**WHAT YOU WILL DO:**
Lines containing the string "picture" are to be collected in full.

**RECORDS FOR THIS TASK:**
----

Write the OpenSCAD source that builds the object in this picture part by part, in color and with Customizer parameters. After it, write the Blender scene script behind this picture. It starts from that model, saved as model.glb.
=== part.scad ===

----

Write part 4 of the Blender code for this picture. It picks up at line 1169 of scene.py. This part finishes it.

----

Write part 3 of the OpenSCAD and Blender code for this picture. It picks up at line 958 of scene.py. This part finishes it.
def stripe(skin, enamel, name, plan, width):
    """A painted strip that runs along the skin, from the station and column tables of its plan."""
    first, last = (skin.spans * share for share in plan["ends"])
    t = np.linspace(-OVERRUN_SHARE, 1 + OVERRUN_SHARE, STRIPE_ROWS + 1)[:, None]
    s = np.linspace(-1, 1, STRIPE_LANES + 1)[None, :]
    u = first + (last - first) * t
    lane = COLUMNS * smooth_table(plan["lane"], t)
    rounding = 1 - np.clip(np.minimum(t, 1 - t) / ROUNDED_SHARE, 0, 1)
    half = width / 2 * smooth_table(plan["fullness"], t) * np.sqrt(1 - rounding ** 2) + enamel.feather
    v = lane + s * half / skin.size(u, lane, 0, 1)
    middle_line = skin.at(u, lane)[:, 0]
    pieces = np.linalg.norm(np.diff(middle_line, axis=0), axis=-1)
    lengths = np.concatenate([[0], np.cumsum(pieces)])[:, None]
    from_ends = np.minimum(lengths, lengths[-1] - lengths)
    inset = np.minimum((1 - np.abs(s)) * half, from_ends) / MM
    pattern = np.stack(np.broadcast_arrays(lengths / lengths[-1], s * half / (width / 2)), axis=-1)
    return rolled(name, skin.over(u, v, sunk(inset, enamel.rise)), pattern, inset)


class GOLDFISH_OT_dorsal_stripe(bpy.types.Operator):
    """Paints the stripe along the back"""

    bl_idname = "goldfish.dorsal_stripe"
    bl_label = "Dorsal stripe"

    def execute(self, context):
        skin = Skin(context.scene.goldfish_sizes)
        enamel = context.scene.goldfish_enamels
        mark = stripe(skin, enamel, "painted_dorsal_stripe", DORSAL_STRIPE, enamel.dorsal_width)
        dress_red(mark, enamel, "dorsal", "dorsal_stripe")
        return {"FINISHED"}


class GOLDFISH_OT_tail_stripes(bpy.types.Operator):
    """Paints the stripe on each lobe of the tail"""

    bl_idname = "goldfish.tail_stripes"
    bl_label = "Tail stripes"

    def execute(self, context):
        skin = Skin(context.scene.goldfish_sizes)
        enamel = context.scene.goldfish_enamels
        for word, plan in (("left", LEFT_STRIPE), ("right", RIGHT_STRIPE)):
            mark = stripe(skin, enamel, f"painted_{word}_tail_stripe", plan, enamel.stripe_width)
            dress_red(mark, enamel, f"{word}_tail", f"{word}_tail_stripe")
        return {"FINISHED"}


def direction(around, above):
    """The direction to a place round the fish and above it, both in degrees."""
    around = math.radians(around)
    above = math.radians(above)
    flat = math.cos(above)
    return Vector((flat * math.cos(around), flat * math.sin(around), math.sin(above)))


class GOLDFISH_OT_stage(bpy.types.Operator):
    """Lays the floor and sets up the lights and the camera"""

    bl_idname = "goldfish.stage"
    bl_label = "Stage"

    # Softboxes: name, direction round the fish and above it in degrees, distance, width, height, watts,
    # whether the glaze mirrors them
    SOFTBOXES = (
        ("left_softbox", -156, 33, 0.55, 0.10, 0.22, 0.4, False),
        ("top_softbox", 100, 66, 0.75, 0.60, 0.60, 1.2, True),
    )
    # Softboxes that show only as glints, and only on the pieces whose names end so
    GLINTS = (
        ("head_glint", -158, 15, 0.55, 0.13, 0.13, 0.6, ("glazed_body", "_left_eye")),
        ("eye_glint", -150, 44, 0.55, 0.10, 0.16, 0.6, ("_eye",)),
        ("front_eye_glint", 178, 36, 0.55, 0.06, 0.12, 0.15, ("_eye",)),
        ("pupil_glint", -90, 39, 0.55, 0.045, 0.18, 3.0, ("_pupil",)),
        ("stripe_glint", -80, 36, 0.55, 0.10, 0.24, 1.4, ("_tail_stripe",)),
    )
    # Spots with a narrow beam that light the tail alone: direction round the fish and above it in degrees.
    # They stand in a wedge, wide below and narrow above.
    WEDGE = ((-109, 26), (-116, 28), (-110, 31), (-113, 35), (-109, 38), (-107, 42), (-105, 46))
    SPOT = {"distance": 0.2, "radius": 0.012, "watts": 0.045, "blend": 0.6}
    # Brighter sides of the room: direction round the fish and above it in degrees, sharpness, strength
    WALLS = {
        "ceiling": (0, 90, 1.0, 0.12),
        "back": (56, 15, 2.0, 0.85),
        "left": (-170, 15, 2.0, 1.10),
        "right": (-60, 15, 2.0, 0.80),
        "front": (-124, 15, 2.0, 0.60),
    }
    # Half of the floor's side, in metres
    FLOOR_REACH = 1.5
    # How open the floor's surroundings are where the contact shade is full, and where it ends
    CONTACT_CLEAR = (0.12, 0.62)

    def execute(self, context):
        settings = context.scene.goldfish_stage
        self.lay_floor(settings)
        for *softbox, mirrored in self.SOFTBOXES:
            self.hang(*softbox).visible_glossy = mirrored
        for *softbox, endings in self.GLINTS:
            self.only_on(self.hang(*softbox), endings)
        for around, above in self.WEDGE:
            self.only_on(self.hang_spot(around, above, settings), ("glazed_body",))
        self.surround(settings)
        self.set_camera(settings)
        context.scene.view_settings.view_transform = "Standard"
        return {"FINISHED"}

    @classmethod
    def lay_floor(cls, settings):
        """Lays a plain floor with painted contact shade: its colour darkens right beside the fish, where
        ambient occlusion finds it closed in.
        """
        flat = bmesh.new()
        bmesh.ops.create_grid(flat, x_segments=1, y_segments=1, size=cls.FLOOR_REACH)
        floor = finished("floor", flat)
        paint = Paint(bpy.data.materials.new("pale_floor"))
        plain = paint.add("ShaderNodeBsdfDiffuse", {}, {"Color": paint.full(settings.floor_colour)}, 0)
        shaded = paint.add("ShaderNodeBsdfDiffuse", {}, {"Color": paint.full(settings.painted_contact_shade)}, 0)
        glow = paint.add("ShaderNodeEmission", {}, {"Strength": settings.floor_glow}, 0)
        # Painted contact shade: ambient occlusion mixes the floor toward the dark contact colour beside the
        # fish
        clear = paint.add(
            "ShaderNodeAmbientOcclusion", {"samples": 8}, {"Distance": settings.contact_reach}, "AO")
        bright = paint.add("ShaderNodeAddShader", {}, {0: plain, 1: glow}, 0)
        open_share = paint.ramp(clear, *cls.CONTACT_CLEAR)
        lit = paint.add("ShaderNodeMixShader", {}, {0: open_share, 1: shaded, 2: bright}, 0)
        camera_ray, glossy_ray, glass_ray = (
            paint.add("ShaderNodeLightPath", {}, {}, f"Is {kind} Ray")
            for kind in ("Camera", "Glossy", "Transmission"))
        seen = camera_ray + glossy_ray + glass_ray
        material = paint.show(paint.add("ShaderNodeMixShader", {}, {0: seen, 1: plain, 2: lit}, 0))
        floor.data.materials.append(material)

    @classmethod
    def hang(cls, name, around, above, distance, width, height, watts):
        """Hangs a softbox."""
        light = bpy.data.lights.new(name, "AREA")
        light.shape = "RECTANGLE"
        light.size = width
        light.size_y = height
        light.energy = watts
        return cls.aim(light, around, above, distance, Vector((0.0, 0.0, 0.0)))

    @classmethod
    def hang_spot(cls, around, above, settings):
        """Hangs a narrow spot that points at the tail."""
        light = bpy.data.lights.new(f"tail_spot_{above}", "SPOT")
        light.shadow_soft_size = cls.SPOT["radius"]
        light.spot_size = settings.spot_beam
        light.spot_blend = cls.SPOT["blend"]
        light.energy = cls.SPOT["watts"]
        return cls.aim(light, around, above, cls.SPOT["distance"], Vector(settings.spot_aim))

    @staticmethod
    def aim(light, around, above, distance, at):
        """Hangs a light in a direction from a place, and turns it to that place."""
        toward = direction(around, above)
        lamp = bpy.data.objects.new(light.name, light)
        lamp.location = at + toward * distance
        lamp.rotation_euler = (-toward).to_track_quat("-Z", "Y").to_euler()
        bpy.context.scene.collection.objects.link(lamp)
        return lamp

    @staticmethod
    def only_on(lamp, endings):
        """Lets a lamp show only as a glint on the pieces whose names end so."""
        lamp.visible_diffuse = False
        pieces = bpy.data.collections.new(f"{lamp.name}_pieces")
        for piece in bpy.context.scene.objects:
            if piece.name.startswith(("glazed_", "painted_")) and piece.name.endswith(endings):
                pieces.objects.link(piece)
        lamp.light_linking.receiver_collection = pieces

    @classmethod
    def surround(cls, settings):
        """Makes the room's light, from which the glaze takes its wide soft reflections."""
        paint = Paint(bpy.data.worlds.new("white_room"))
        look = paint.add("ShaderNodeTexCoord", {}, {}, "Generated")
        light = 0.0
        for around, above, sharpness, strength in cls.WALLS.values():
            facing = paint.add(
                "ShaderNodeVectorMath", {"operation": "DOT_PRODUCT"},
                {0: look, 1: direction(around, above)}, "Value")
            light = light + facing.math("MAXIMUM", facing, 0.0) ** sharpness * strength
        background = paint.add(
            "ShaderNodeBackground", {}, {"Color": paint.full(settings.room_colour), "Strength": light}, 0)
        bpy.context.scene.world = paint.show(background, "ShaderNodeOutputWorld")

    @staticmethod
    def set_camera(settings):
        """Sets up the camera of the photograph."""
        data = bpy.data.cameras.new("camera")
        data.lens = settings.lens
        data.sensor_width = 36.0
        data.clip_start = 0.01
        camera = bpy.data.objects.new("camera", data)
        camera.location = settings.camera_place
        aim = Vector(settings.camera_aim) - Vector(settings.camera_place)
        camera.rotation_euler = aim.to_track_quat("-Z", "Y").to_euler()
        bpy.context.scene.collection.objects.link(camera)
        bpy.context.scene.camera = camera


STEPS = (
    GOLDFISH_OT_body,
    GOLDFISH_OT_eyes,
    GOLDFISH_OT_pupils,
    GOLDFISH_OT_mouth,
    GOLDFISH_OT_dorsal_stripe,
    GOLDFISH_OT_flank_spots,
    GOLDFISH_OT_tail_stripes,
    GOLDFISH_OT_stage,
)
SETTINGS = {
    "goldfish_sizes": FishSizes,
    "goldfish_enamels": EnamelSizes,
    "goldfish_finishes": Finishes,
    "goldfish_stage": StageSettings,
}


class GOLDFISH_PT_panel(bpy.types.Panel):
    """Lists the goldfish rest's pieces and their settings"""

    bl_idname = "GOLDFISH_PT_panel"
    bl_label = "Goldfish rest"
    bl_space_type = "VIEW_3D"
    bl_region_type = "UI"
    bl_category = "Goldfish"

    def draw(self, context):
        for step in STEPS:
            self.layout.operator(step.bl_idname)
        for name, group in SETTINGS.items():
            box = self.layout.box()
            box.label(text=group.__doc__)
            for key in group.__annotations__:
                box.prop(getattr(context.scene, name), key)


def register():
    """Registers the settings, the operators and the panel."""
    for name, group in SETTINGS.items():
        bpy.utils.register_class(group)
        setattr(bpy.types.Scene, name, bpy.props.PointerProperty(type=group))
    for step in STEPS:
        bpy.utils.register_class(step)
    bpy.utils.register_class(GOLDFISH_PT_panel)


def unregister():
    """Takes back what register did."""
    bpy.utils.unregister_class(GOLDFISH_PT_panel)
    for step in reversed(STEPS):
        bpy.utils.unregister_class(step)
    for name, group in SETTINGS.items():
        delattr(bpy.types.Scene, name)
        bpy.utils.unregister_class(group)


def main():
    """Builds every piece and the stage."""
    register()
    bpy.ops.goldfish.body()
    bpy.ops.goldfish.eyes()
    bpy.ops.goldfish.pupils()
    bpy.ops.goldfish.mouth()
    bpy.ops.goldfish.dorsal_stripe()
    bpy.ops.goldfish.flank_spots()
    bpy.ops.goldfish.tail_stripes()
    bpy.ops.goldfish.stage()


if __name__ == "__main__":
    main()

----

**ANSWER:**
Write the OpenSCAD source that builds the object in this picture part by part, in color and with Customizer parameters. After it, write the Blender scene script behind this picture. It starts from that model, saved as model.glb.
Write part 4 of the Blender code for this picture. It picks up at line 1169 of scene.py. This part finishes it.
Write part 3 of the OpenSCAD and Blender code for this picture. It picks up at line 958 of scene.py. This part finishes it.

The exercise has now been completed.